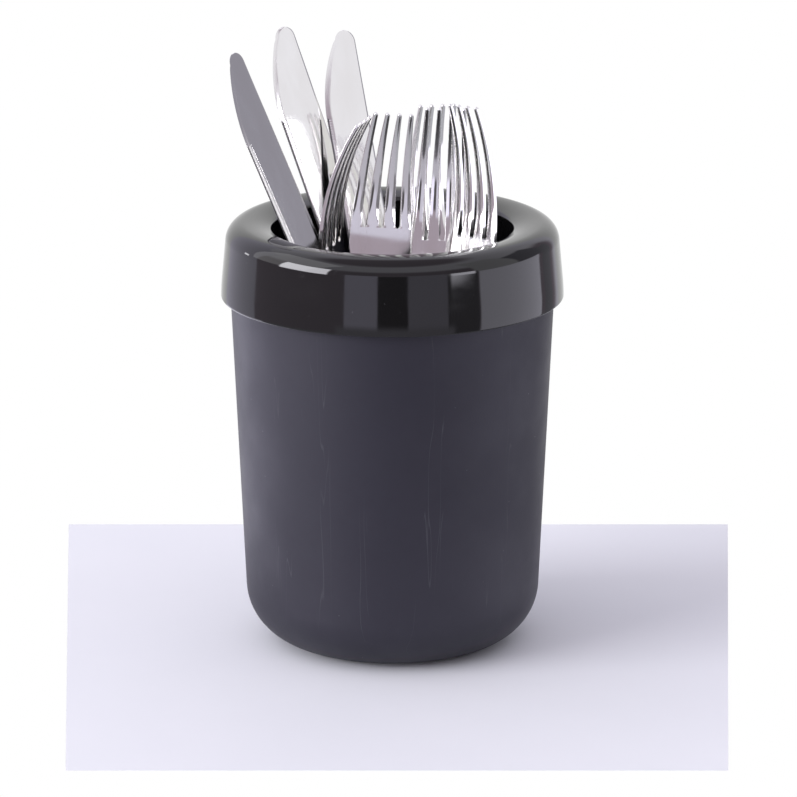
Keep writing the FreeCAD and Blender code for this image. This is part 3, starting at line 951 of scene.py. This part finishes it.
def blade_half_thickness(z, share, from_edge, heel):
    """Half the thickness of the blade, which begins at the height heel, at a share of its width."""
    out = clamped((z - heel) / BLADE_LENGTH)
    spine = between(BLADE_HEEL_THICKNESS, BLADE_TIP_THICKNESS, out)
    wedge = spine * between(WEDGE_SHARE, 1.0, share)
    half = between(CUTTING_EDGE_THICKNESS, wedge, min(from_edge / GRIND_WIDTH, 1.0)) / 2
    if share > SPINE_ROUND_FROM:
        rounded = (share - SPINE_ROUND_FROM) / (1 - SPINE_ROUND_FROM)
        half *= math.sqrt(1 - rounded**2 * SPINE_ROUNDING)
    return half


def knife_section(z, length):
    """Closed loop of points round the knife at height z, in millimetres."""
    heel = length - BLADE_LENGTH
    left, right, blade = knife_span(z, length)
    notch = notch_share(z, length)
    grooved, plain = [], []
    for share in KNIFE_COLUMNS:
        x = between(left, right, share)
        from_edge = x - left
        near_edge = max(0.0, 1 - from_edge / (GRIND_WIDTH * TOOTH_REACH))
        cut = notch * near_edge * blade
        handle_y = handle_half_thickness(z, share, heel - HEEL_RUN)
        y = between(handle_y, blade_half_thickness(z, share, from_edge, heel), blade)
        x += TOOTH_DEPTH * cut
        grooved.append((x, -y * (1 - NOTCH_GROOVE * cut), z))
        plain.append((x, y, z))
    return grooved + plain[-2:0:-1]


def knife_bmesh(length):
    """Closed mesh of a knife, lofted through sections from butt to nose."""
    bm = bmesh.new()
    rings = []
    for z in knife_rows(length):
        section = knife_section(z, length)
        rings.append([bm.verts.new(Vector(point) * MM) for point in section])
    for lower, upper in zip(rings, rings[1:]):
        count = len(lower)
        for i in range(count):
            n = (i + 1) % count
            bm.faces.new((lower[i], lower[n], upper[n], upper[i]))
    bm.faces.new(list(reversed(rings[0])))
    bm.faces.new(rings[-1])
    teeth_low, teeth_high = toothed_stretch(length)
    # Faces of the toothed strip take the second material, whose dark colour is painted shade
    for face in bm.faces:
        middle = face.calc_center_median() / MM
        left, _, _ = knife_span(middle.z, length)
        if middle.x < left + GROUND_STRIP and teeth_low < middle.z < teeth_high:
            face.material_index = 1
    return bm


def build_knife(name, material, teeth_shade_material):
    bm = knife_bmesh(node_length(name))
    shift = own_texture_shift(name)
    item = finished_object(f"{name}_steel", bm, material, KNIFE_SHARP_ANGLE, shift)
    # The second material paints the shade of the teeth onto the toothed strip
    item.data.materials.append(teeth_shade_material)
    stand_on_node(item, name, KNIFE_BUTT_THICKNESS / 2)


# Studio


def floor_material():
    """Pale painted board with the faintest mottle."""
    material, shader = new_material("pale_floor")
    tree = material.node_tree
    mottle = noise(tree, own_coordinates(tree), 9.0, 3.0)
    settings = {
        "Base Color": mix_colour(tree, ramp(tree, mottle, 0.3, 0.7), *FLOOR_TONES),
        "Roughness": 0.8,
        "Specular IOR Level": 0.15,
    }
    feed_inputs(tree, shader, settings)
    return material


def build_floor():
    """Sheet of floor, its top just under the pot's foot."""
    bm = bmesh.new()
    bm.faces.new([bm.verts.new(Vector((x, y, -FLOOR_DROP)) * MM) for x, y in FLOOR_CORNERS])
    finished_object("floor", bm, floor_material())


# Soft boxes of the studio, later ones in front of earlier ones: azimuth from -Y towards +X and
# half width, lowest and highest elevation, edge softness, all in degrees, then colour and strength.
# A half width of 180 goes all round, and an elevation of 90 or -90 leaves that end open.
SOFT_BOXES = {
    "floor_bounce": (0, 180, -90, -14, 4, (0.97, 0.98, 1.08), 0.50),
    "overhead": (0, 180, 30, 64, 12, (1.0, 0.98, 1.08), 1.15),
    "back_wall": (180, 38, -90, 42, 8, (1.0, 0.98, 1.10), 1.05),
    "left_wall": (-143, 38, -14, 42, 2, (1.0, 0.97, 1.14), 0.95),
    "left_low": (-140, 42, -55, -15, 4, (1.0, 0.98, 1.13), 2.6),
    "right_wall": (77, 19, 3, 52, 4, (1.0, 0.99, 1.04), 0.95),
    "right_grey": (112, 16, 3, 40, 4, (1.0, 0.97, 1.13), 0.33),
    "right_panel": (90, 29, -18, 4, 2, (1.0, 0.98, 1.12), 1.8),
    "right_gap": (130, 6, -18, 20, 3, (1.0, 0.98, 1.10), 0.35),
    "front_dark": (14, 26, -18, 6, 2, (1.0, 0.92, 0.98), 0.10),
    "front_panel_left": (-21, 11, -18, 9, 1.5, (1.0, 0.96, 1.18), 1.15),
    "front_panel_right": (24, 13.5, -18, 9, 1.5, (1.0, 0.96, 1.14), 0.70),
    "edge_gap": (49, 11, -18, 9, 2, (1.0, 0.95, 1.05), 0.22),
    "table_front": (2, 40, -30, -9, 4, (1.0, 0.96, 1.10), 0.55),
    "window_left": (-64, 19, 2, 30, 2, (1.0, 0.99, 1.05), 10.0),
    "window_small": (-118, 2.5, 2, 7, 1, (1.0, 0.99, 1.05), 6.0),
    "window_right": (49, 9, -2, 9, 2, (1.0, 0.98, 1.08), 5.0),
}
ROOM_COLOUR = (0.42, 0.36, 0.42, 1.0)

# Polished surfaces also mirror the white background, from where a direction's Y passes these values
BACKDROP_FROM, BACKDROP_TO = 0.80, 0.86

# One large soft lamp to the left, in metres and watts, and the point it faces
LAMP_PLACE = (-0.95, -0.10, 0.75)
LAMP_SIZE = 1.1
LAMP_POWER = 3.6
LAMP_AIM = (0.0, 0.0, 0.08)


def soft_box_mask(tree, level, height, azimuth, half_width, low, high, softness):
    """1 inside a soft box and 0 outside, for a level direction and a direction's height."""
    soft = softness / 2
    mask = 1.0
    if half_width < 180:
        turn = math.radians(azimuth)
        facing = add(tree, "ShaderNodeVectorMath", operation="DOT_PRODUCT")
        feed(tree, facing.inputs[0], level)
        feed(tree, facing.inputs[1], (math.sin(turn), -math.cos(turn), 0.0))
        outside = math.cos(math.radians(min(half_width + soft, 180)))
        inside = math.cos(math.radians(max(half_width - soft, 0)))
        mask = ramp(tree, facing.outputs["Value"], outside, inside)
    for edge, sign in ((low, 1), (high, -1)):
        if abs(edge) == 90:
            continue
        start = math.sin(math.radians(edge - soft * sign))
        end = math.sin(math.radians(edge + soft * sign))
        mask = maths(tree, "MULTIPLY", mask, ramp(tree, height, start, end))
    return mask


def build_world():
    """White background for the camera, and a studio of soft boxes for light and reflections."""
    world = bpy.data.worlds.new("studio")
    bpy.context.scene.world = world
    world.use_nodes = True
    tree = world.node_tree
    tree.nodes.clear()
    place = add(tree, "ShaderNodeTexCoord")
    direction = place.outputs["Generated"]
    split = add(tree, "ShaderNodeSeparateXYZ")
    feed(tree, split.inputs[0], direction)
    flat = add(tree, "ShaderNodeVectorMath", operation="MULTIPLY")
    feed(tree, flat.inputs[0], direction)
    feed(tree, flat.inputs[1], (1.0, 1.0, 0.0))
    level = add(tree, "ShaderNodeVectorMath", operation="NORMALIZE")
    feed(tree, level.inputs[0], flat.outputs[0])
    colour = ROOM_COLOUR
    for *extent, tint, strength in SOFT_BOXES.values():
        mask = soft_box_mask(tree, level.outputs[0], split.outputs["Z"], *extent)
        box_colour = (*(channel * strength for channel in tint), 1.0)
        colour = mix_colour(tree, mask, colour, box_colour)
    studio = add(tree, "ShaderNodeBackground")
    feed(tree, studio.inputs["Color"], colour)
    white = add(tree, "ShaderNodeBackground")
    feed(tree, white.inputs["Color"], WHITE)
    rays = add(tree, "ShaderNodeLightPath")
    behind = ramp(tree, split.outputs["Y"], BACKDROP_FROM, BACKDROP_TO)
    reflected = maths(tree, "MULTIPLY", rays.outputs["Is Glossy Ray"], behind)
    glass = rays.outputs["Is Transmission Ray"]
    seen = maths(tree, "MAXIMUM", rays.outputs["Is Camera Ray"], glass)
    mix = add(tree, "ShaderNodeMixShader")
    tree.links.new(maths(tree, "MAXIMUM", seen, reflected), mix.inputs[0])
    tree.links.new(studio.outputs[0], mix.inputs[1])
    tree.links.new(white.outputs[0], mix.inputs[2])
    output = add(tree, "ShaderNodeOutputWorld")
    tree.links.new(mix.outputs[0], output.inputs["Surface"])


def build_lamp():
    light = bpy.data.lights.new("key_lamp", "AREA")
    light.size = LAMP_SIZE
    light.energy = LAMP_POWER
    lamp = bpy.data.objects.new("key_lamp", light)
    bpy.context.scene.collection.objects.link(lamp)
    lamp.location = LAMP_PLACE
    aim = Vector(LAMP_AIM) - Vector(LAMP_PLACE)
    lamp.rotation_euler = aim.to_track_quat("-Z", "Y").to_euler()


def build_camera():
    data = bpy.data.cameras.new("camera")
    data.sensor_width = SENSOR_WIDTH
    data.lens = FOCAL_PIXELS * SENSOR_WIDTH / FRAME_PIXELS
    camera = bpy.data.objects.new("camera", data)
    bpy.context.scene.collection.objects.link(camera)
    camera.location = CAMERA_PLACE
    camera.rotation_euler = (math.pi / 2 - CAMERA_TILT_DOWN, 0, 0)
    bpy.context.scene.camera = camera


build_camera()
build_pot(pot_material())
build_lid(lid_material())
steel = steel_material()
# Steel for the toothed edges, darkened with painted shade of the teeth
steel_with_teeth_shade = teeth_shade_steel_material()
for piece in STANDING:
    if piece.startswith("knife"):
        build_knife(piece, steel, steel_with_teeth_shade)
    else:
        build_fork(piece, steel)
build_floor()
build_world()
build_lamp()

scene = bpy.context.scene
scene.view_settings.view_transform = "Standard"

bpy.context.view_layer.update()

Brief: Everything from the first line through the line containing "return half" should be quoted exactly, and nothing beyond it.

Solution for this task:
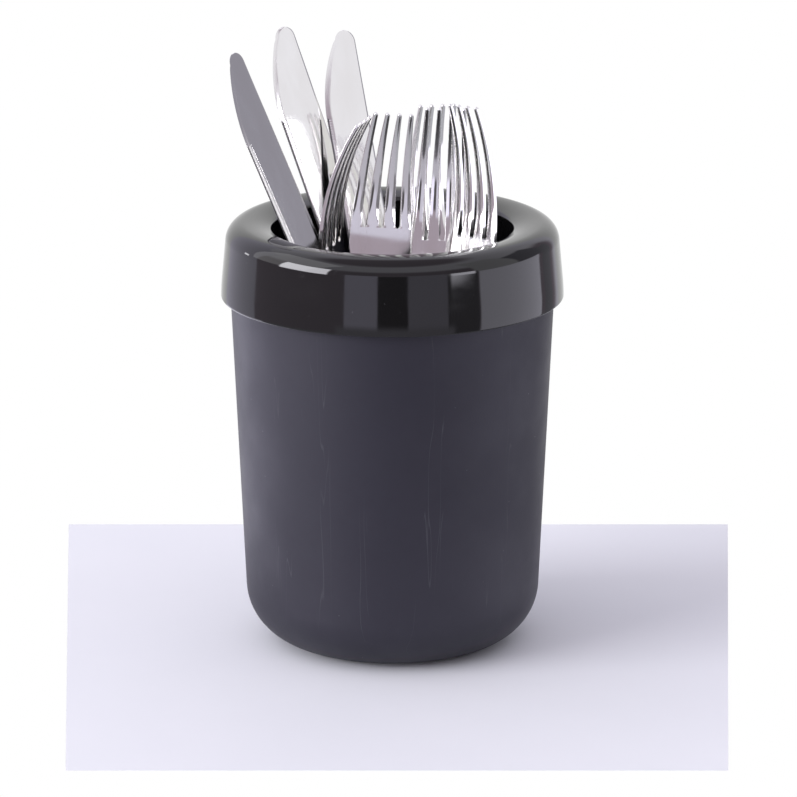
Keep writing the FreeCAD and Blender code for this image. This is part 3, starting at line 951 of scene.py. This part finishes it.
def blade_half_thickness(z, share, from_edge, heel):
    """Half the thickness of the blade, which begins at the height heel, at a share of its width."""
    out = clamped((z - heel) / BLADE_LENGTH)
    spine = between(BLADE_HEEL_THICKNESS, BLADE_TIP_THICKNESS, out)
    wedge = spine * between(WEDGE_SHARE, 1.0, share)
    half = between(CUTTING_EDGE_THICKNESS, wedge, min(from_edge / GRIND_WIDTH, 1.0)) / 2
    if share > SPINE_ROUND_FROM:
        rounded = (share - SPINE_ROUND_FROM) / (1 - SPINE_ROUND_FROM)
        half *= math.sqrt(1 - rounded**2 * SPINE_ROUNDING)
    return half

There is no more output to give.